Prime Minister Abbasi summoned a meeting of federal cabinet today to discuss the Pak-US tension among other issues. He also called a meeting of the National Security Committee (NSC) for tomorrow (Wednesday), after the foreign minister called on him immediately after Trump’s controversial rather threatening tweet.

Khawaja Asif in his response said Pakistan was ready to publicly share details of the US aid that it had received over the years.

He said in a television programme that the US should stop holding Pakistan responsible for its defeat in Afghanistan.

“Donald Trump seems disappointed at the US defeat in Afghanistan. This is the only reason he is attacking Pakistan.

“Washington should stop using force and must negotiate with Taliban (to achieve the desired results).”

Earlier, the foreign minister responded to Trump’s tweet almost instantly by tweeting: “We will respond to President Trump’s tweet shortly. Will let the world know the truth… difference between facts and fiction.”

Minister of State for Information and Broadcasting Marriyum Aurangzeb followed Asif’s line by saying the US should not put the blame for its failure in Afghanistan on Pakistan.

In an interview with Radio Pakistan, she said Pakistan has rendered unmatched sacrifices in the war against terrorism.

She clarified that the record was available for all the aid Pakistan has so far received from the US, adding that “sensitive issues should not be discussed through tweets”.

The state minister invited all political parties to get united on the issue of national security.




Reaction of politicians

Some political observers and politicians were almost furious and wanted the government to formulate a strong reply to the provocative Trump statement.

Some others however, expressing concern on the consistency of harsh statements being issued by different US officials against Pakistan for past several months, advised caution. They said Pakistan should respond to US allegations with a clearer and much stronger narrative.

Pakistan People’s Party Vice President Senator Sherry Rehman said that the US was targeting Pakistan for its own ‘confusion and uncertainty.’

She pointed to the gaps in Pakistan’s foreign policy, saying that it was the foremost reason Pakistan was in a difficult situation internationally.

Due to the lack of a dedicated lobbyist in the US and a foreign minister, Pakistan had left the ground completely for four years, said Sherry, who has been Pakistan’s ambassador the US.

“The gaps should be filled. The world can see the lack of governance and is taking advantage of how Pakistan has not responded.”

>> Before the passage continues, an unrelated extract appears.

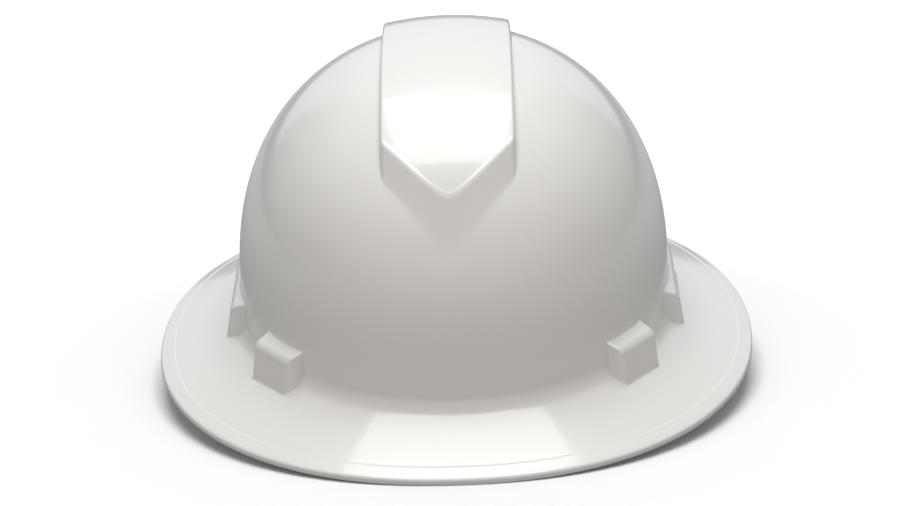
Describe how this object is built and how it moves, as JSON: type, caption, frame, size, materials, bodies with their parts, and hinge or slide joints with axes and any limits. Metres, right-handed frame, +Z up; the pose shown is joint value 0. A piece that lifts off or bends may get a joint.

Sherry urged the government to talk directly with the US instead of engaging in a war of words, cautioning that Pakistan needs to have a balanced stance and neither be too aggressive nor too defensive in the engagement with the US.

About the US assistance to Pakistan, she said, “Coalition support funds have never been counted as aid in any accounting by Pakistan, nor will it be seen as part of assistance. It was compensation on expenses incurred re joint action on border.”

She added: “Other aid we should indeed talk about, because Pakistan never charged for North Atlantic Treaty Organisation traffic.”

Reacting to Trump’s tweet, former foreign minister and PTI Vice Chairman Shah Mehmood Qureshi said, “Pakistan has to move forward taking into account its own interests, irrespective of whether it gets US aid or not.”

He held that Pakistan needs to look to regional powers like China, Iran, Turkey and even the European Union who understand regional situation and Pakistan’s position much better. Although Pakistan has presented its narrative time and again, there is a lot of room for its improvement, Qureshi added.

PTI leader Asad Umer said since the US was talking about building walls “how about building one across the Pak-Afghan border so that we end your excuse of cross-border movements as reason for US failure and stop Afghanistan based terrorists’ activity against Pakistan.”

As far as dollars are concerned, he said, “It is Pakistan which has been stupid and incurred massive losses to the economy and still allowed the US to boast about so called aid which does not cover even half the losses incurred. One thing we agree on is ‘no more’.”



Tillerson’s take

Last week, US Secretary of State Rex Tillerson, who visited Pakistan in October, said Islamabad “must demonstrate its desire to partner with us.”

In an article published in the New York Times, he wrote: “That country (Afghanistan) cannot become a safe haven for terrorists, as it was in the days before the September 11 attacks. Pakistan must contribute by combating terrorist groups on its own soil.”

Tillerson however said his country was prepared to work with Pakistan to defeat terrorist organisations.

Pakistan’s military says it had already done enough and it was the US and Afghanistan’s turn to ‘do more.’

Military spokesperson Major General Asif Ghafoor said last week: “Pakistan has twice fought an imposed and imported war inside Pakistan. We have sacrificed. We have paid a huge price. Pakistan has done enough and we cannot do any more for others.”

The strong reaction from Pakistan army came after US Vice President told US troops at Bagram Air Base this month that President Trump had ‘put Pakistan on notice’.

He claimed Pakistan had ‘much to lose’ if it continues to ‘harbour criminals.’ Pence had asked Pakistan to stop offering ‘safe havens’ to Taliban factions and militants.

The Foreign Office also responded sharply to Pence saying allies do not put each other on notice.

The foreign ministry said Pence’s statement was at “variance with the extensive conversations we have had with the US administration.”

Foreign Office spokesperson Dr Mohammed Faisal said Pakistan was struggling to find common ground with the US.

Last month, Foreign Minister Khawaja Asif had asked the US to learn from the experiences of Pakistan in war against terrorism. He said failure in Afghan war was the reason of frustration for the US.

There were also reports that Pakistan was set to take over the assets and charities linked to Jamatud Dawa chief Hafiz Mohammed Saeed. Officials however, said the government was not taking this action against the JuD under the US pressure.